06 August 2017

Hate The Hype + Mine The Data

Here's just one finding in a report from March 11 last year
America’s Shrinking Middle Class: A Close Look at Changes Within Metropolitan Areas
The middle class lost ground in nearly nine-in-ten U.S. metropolitan areas examined
median incomes fell by up to 10% in 95 other metropolitan areas. The New York and Los Angeles areas belong to this group of metropolitan areas. Many of the country’s largest metropolitan areas fall into this category too, including Dallas-Fort Worth-Arlington, TX; Houston-The Woodlands-Sugar Land, TX; Philadelphia-Camden-Wilmington, PA-NJ-DE-MD; San Francisco-Oakland-Hayward, CA; Phoenix-Mesa-Scottsdale, AZ; and Riverside-San Bernardino-Ontario, CA.
Warning: This is NOT a quick or easy-read
 
"The American middle class is losing ground in metropolitan areas across the country, affecting communities from Boston to Seattle and from Dallas to Milwaukee.
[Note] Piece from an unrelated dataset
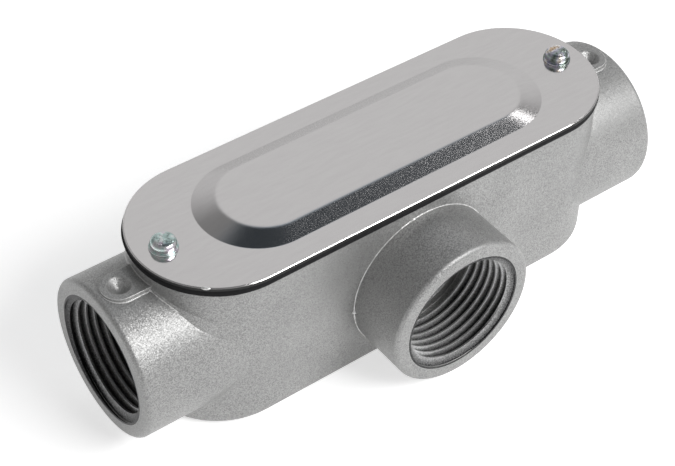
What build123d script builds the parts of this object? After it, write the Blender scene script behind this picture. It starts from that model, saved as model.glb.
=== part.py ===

From 2000 to 2014 the share of adults living in middle-income households fell in 203 of the 229 U.S. metropolitan areas examined in a new Pew Research Center analysis of government data. The decrease in the middle-class share was often substantial, measuring 6 percentage points or more in 53 metropolitan areas, compared with a 4-point drop nationally.
The changes at the metropolitan level, the subject of this in-depth look at the American middle class, demonstrate that the national trend is the result of widespread declines in localities all around the country.
This report encompasses 229 of the 381 “metropolitan statistical areas” as defined by the federal government. That is the maximum number of areas that could be identified in the Census Bureau data used for the analysis and for which data are available for both 2000 and 2014 (an accompanying text box provides more detail). 1 Together, these areas accounted for 76% of the nation’s population in 2014.
With relatively fewer Americans in the middle-income tier, the economic tiers above and below have grown in significance over time. The share of adults in upper-income households increased in 172 of the 229 metropolitan areas, even as the share of adults in lower-income households rose in 160 metropolitan areas from 2000 to 2014. The shifting economic fortunes of localities were not an either/or proposition:
Some 108 metropolitan areas experienced growth in both the lower- and upper-income tiers.
Among American adults overall, including those from outside the 229 areas examined in depth, the share living in middle-income households fell from 55% in 2000 to 51% in 2014. Reflecting the accumulation of changes at the metropolitan level, the nationwide share of adults in lower-income households increased from 28% to 29% and the share in upper-income households rose from 17% to 20% during the period . . .
. . . These findings emerge from a new Pew Research Center analysis of the latest available 2014 American Community Survey (ACS) data from the U.S. Census Bureau in conjunction with the 2000 decennial census data. The focus of the study is on the relative size and economic well-being of the middle class in U.S. metropolitan statistical areas. These areas consist of an urban core and surrounding localities with social and economic ties to the core.
OTHER TAKE-AWAYS:
> The 10 metropolitan areas with the biggest lower-income tiers are toward the Southwest, several on the southern border. Two metropolitan areas in Texas, Laredo and Brownsville-Harlingen, lead the country in this respect—in both areas 47% of the adult population lived in lower-income households in 2014. Farming communities in central California, namely Visalia-Porterville, Fresno and Merced, are also in this group of lower-income areas. With the exception of Lake Havasu City-Kingman, AZ, Hispanics accounted for more than half of the population in each of these lower-income metropolitan areas in 2014, compared with 17% nationally.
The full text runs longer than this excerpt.